12 thoughts on “Salomé posters”

  1. I ‘m under the impression that Clive Barker has also adapted Wilde’s Salome for a short film. I haven’t seen it though, so I have no idea whether it was faithful to the source, or any good in general (I ‘m a fan of Barker’s, but his work can be notoriously uneven).

  2. Evan: I did consider that in Shakespeare blood is described as gold, or so I recall from Macbeth.

    Dimitris: Yes, Barker made a couple of short films with his theatre friends before Hellraiser, in the first of which he portrays Salomé. They used to be available on VHS. There’s also a photo which many people–including Wilde biographer Richard Ellman–used to believe was Oscar Wilde as Salomé but this was disproved a few years ago.

  3. Dimitris: If you’re a big fan of his, then I would say go ahead and see it, but otherwise its a ‘completists’ only’ affair in my opinion. One could see the burgeoning potential in his early films, a few of which are or were available through Redemption Films I believe.

    Mr. Barker’s uneven nature, reminds me somewhat of a few of John’s recent posts about Richardson’s critiquing of Francis Bacon’s later work. Though I think Richardson was too harsh with Bacon, his later work was certainly interesting and unique at least, I am in agreement that his work lost much of its raw, visceral power and intriguing atmosphere once a less harmful, more harmonious tone came into his life. The same can be said of Barker, the ‘Books of Blood’ as well as his old paintings were absolutely inspired, but once love, family, and L.A. came into the picture, the hunger, angst, and frenzy that fed what was a towering inferno of inspiration, fizzled into a tamed little bonfire.

    I’d have loved to see a younger Barker, amongst many others, illustrate Salome.

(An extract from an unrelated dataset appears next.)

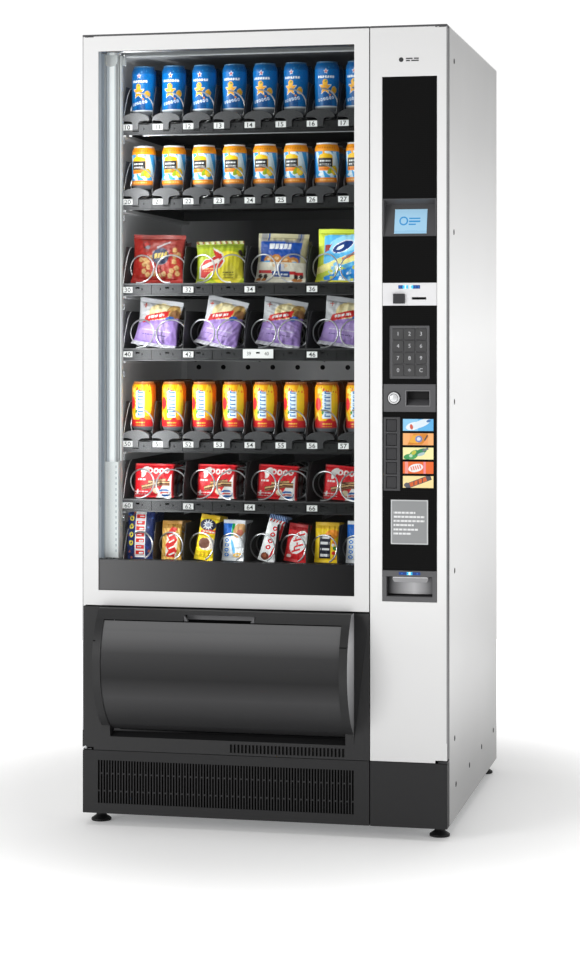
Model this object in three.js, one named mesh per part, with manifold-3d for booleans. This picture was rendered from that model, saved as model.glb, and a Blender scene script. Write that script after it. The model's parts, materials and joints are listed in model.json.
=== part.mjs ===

  4. I agreed with Richardson for the most part. It’s a dilemma for artists who are trying to work in a personal and exploratory manner whilst at the same time being prey to the demands of the art market. Work which starts out as fresh and original gets watered down by repetition as galleries demand more of the same. It’s a theory I’ve propounded here several times, the poisoning of the art world by the market, and Bacon was as subject to that as artists are today. Artists frequently used to paint variations on a theme (Arnold Böcklin with his five versions of The Isle of the Dead for example) but things were never as bad as they are now.

    It’s difficult to say whether Barker’s work is subject to the same syndrome–he genuinely seems to like producing a lot of work–although one of his galleries sends me enough newsletters about his paintings. Aside from the covers he did for the original Books of Blood I’ve always preferred his b&w work, all the brush drawings he used to do which strike me as more powerful and impressive than what I’ve seen of his oil paintings. The problem for him in the market is that collectors will demand (and pay more money for) paintings over ink drawings.

  5. Thanks Wiley, I will check it out. I hadn’ t noticed that Richardson article on Bacon. I just read it and it’s fascinating. Very harsh, although the criticism struck me as valid. I guess any successful artist with a long career has to deal with the danger of complacence and repetition eventually; and Bacon was no exception.

    With Barker, my feelings are more complex, partly because he has written of my favorite novels (Imajica) and partly because he has worked in many media, with varying degrees of success. John, you have a point about his black and white work, although I am also drawn to a lot of his color book covers (for The Books Of Blood, The Damnation Game, etc.). I would argue that he isn’t as great a director as he is an author, or a painter (Hellraiser being a notable exception). Compare the Lord Of Illusions film with the original short story, for example. I wish somebody like Guillermo Del Toro had a go with adapting his work for the screen. Still, I don’ t mean to sound dismissive, I still have a lot of time for his work and new projects.

  6. pe-jota: Yes, and it’s a film I still haven’t seen. I lost patience with Ken Russell in the 1980s, he seemed to throw away any attempt to be a serious filmmaker.

    Dimitris: I was disappointed with Hellraiser: lots of great images and ideas but poorly-directed–you don’t see an exterior shot of the house where the events are taking place until about fifteen or twenty minutes in. And while I love the look of the Cenobites, I couldn’t believe it was possible to just run away from them the way one character does. It was also compromised by the studio; Coil were supposed to do the music but their work was rejected in favour of a standard horror score.

    But…….there’s enough crap around at any given time (more so than ever) that carping about someone trying to be different as Barker always is, is unfair. He’s a great encouragement to be as creative as possible; it’s his imagination that counts.

  7. Good points about Hellraiser. I like it but it’s a flawed piece of work. I think it’s the otherwordly design of the Cenobites that carries it for me. There are some unfortunate concessions to standard 80s slasher- movie cliches that compromise its vision (plus the low budget).

    I ‘ve heard snippets of the Coil soundtrack and it was unsettling and evocative. I must admit I also like Christopher Young’s score though (I ‘m a sucker for lush strings and all that…).

  8. I tried to translate the page you link to using the Google translation software. The language is Chinese, as I supposed. I found the book index and as far as I understand, the cover corresponds to a book including a collection of brief essays on Salome.